3G is supposed to arrive in Europe in about a year, maybe a couple years later in the U.S.
Jeff Quiram of Minnetonka-based ADC Telecommunications says it's OK to let others lead the way.
"If there's any advantage in being a little late to the 3G party, it is that they'll be doing a lot of their learning on somebody else's turf," he says. "So I think we're going to learn a lot of lessons from Europe that will give us some real insights on how best to design these networks and how to roll them out."
As they develop 3G, companies are dreaming up other new ways for using wireless devices. "Location technology" will be in all mobile phones, so your handset will know where you are at all times. That could bring help more quickly, if you get sick while out and about, or have a car accident, but it could also mean less privacy.
Also on the horizon: disposable mobile phones. A company called Telespree will sell a handset that you toss in the garbage can when your prepaid time is gone.
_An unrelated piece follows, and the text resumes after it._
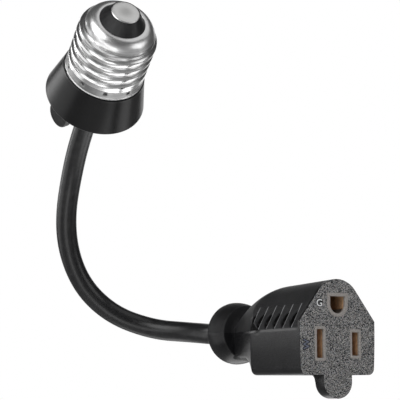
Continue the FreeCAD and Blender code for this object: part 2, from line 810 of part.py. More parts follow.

Sony plans to sell Play Station games for mobile phones. Handheld organizers like Palm Pilots are sprouting telephone functions, and cell phones are starting to offer built in organizers. But it's not clear most consumers want to use their mobile phones for anything else except talking.
Robbie Blinkoff, an anthropologist who just completed a study on wireless users, says widespread adoption of wireless technologies could have a real social cost.
"People have a fear about wireless, and the fear is they will be overloaded with information; that, somehow, some person or some company has made it possible for you to be connected to every single thing its seems at the same time," Blinkoff says.
The wireless industry has other barriers to knock down, including the fear that mobile phones may strip us of what little privacy we have left.